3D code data
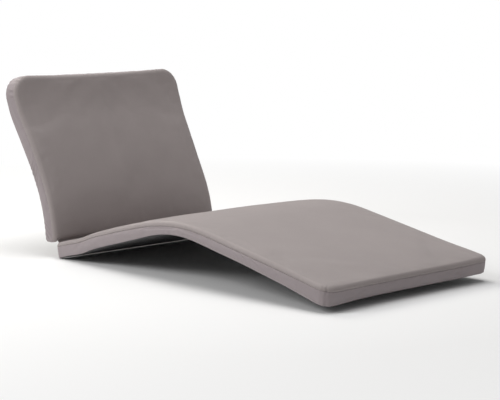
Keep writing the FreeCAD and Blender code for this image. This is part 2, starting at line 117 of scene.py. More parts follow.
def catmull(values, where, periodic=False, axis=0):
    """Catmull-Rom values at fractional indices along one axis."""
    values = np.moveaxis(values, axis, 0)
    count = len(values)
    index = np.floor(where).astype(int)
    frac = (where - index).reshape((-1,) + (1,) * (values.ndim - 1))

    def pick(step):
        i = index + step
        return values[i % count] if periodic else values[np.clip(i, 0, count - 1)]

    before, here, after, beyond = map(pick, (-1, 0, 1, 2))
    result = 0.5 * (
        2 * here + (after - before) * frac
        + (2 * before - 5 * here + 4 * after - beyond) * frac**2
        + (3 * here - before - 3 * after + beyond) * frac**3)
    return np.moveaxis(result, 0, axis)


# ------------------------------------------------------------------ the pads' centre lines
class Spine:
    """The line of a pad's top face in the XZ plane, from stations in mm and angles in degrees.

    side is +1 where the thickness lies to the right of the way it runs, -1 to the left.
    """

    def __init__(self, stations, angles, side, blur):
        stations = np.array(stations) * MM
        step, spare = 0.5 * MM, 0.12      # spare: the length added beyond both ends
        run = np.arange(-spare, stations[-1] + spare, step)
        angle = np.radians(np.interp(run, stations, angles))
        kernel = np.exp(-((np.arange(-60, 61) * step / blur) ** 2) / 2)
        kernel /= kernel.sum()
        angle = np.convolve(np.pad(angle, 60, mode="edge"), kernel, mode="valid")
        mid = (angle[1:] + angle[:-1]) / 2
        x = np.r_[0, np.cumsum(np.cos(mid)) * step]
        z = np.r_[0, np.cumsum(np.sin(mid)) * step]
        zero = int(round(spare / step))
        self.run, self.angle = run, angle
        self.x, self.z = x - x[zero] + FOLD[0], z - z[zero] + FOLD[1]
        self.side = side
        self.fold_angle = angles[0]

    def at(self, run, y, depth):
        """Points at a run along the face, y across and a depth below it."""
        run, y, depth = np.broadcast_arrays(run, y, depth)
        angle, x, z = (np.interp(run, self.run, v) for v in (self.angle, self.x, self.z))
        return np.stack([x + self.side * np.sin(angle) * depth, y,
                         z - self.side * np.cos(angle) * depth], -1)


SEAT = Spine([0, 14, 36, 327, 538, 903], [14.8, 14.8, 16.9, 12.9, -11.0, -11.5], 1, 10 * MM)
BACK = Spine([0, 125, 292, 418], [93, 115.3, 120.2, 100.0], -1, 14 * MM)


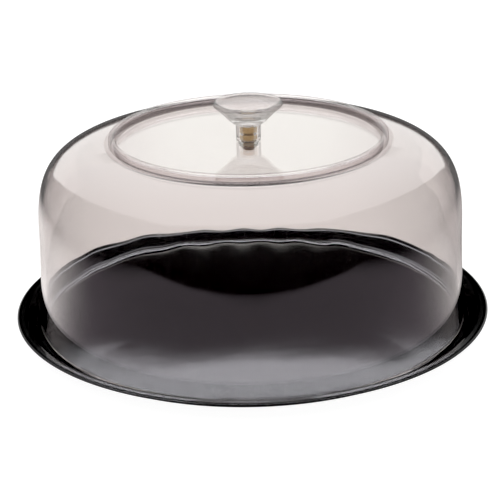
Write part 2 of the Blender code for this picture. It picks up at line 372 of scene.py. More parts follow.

#### [TASK DIRECTIONS]
Return the listing above word for word.

#### [OUTPUT BELOW]
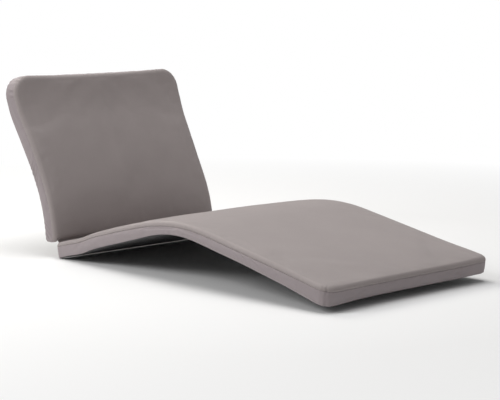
Keep writing the FreeCAD and Blender code for this image. This is part 2, starting at line 117 of scene.py. More parts follow.
def catmull(values, where, periodic=False, axis=0):
    """Catmull-Rom values at fractional indices along one axis."""
    values = np.moveaxis(values, axis, 0)
    count = len(values)
    index = np.floor(where).astype(int)
    frac = (where - index).reshape((-1,) + (1,) * (values.ndim - 1))

    def pick(step):
        i = index + step
        return values[i % count] if periodic else values[np.clip(i, 0, count - 1)]

    before, here, after, beyond = map(pick, (-1, 0, 1, 2))
    result = 0.5 * (
        2 * here + (after - before) * frac
        + (2 * before - 5 * here + 4 * after - beyond) * frac**2
        + (3 * here - before - 3 * after + beyond) * frac**3)
    return np.moveaxis(result, 0, axis)


# ------------------------------------------------------------------ the pads' centre lines
class Spine:
    """The line of a pad's top face in the XZ plane, from stations in mm and angles in degrees.

    side is +1 where the thickness lies to the right of the way it runs, -1 to the left.
    """

    def __init__(self, stations, angles, side, blur):
        stations = np.array(stations) * MM
        step, spare = 0.5 * MM, 0.12      # spare: the length added beyond both ends
        run = np.arange(-spare, stations[-1] + spare, step)
        angle = np.radians(np.interp(run, stations, angles))
        kernel = np.exp(-((np.arange(-60, 61) * step / blur) ** 2) / 2)
        kernel /= kernel.sum()
        angle = np.convolve(np.pad(angle, 60, mode="edge"), kernel, mode="valid")
        mid = (angle[1:] + angle[:-1]) / 2
        x = np.r_[0, np.cumsum(np.cos(mid)) * step]
        z = np.r_[0, np.cumsum(np.sin(mid)) * step]
        zero = int(round(spare / step))
        self.run, self.angle = run, angle
        self.x, self.z = x - x[zero] + FOLD[0], z - z[zero] + FOLD[1]
        self.side = side
        self.fold_angle = angles[0]

    def at(self, run, y, depth):
        """Points at a run along the face, y across and a depth below it."""
        run, y, depth = np.broadcast_arrays(run, y, depth)
        angle, x, z = (np.interp(run, self.run, v) for v in (self.angle, self.x, self.z))
        return np.stack([x + self.side * np.sin(angle) * depth, y,
                         z - self.side * np.cos(angle) * depth], -1)


SEAT = Spine([0, 14, 36, 327, 538, 903], [14.8, 14.8, 16.9, 12.9, -11.0, -11.5], 1, 10 * MM)
BACK = Spine([0, 125, 292, 418], [93, 115.3, 120.2, 100.0], -1, 14 * MM)


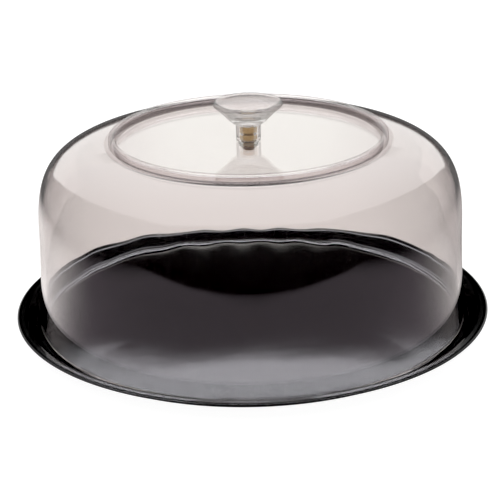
Write part 2 of the Blender code for this picture. It picks up at line 372 of scene.py. More parts follow.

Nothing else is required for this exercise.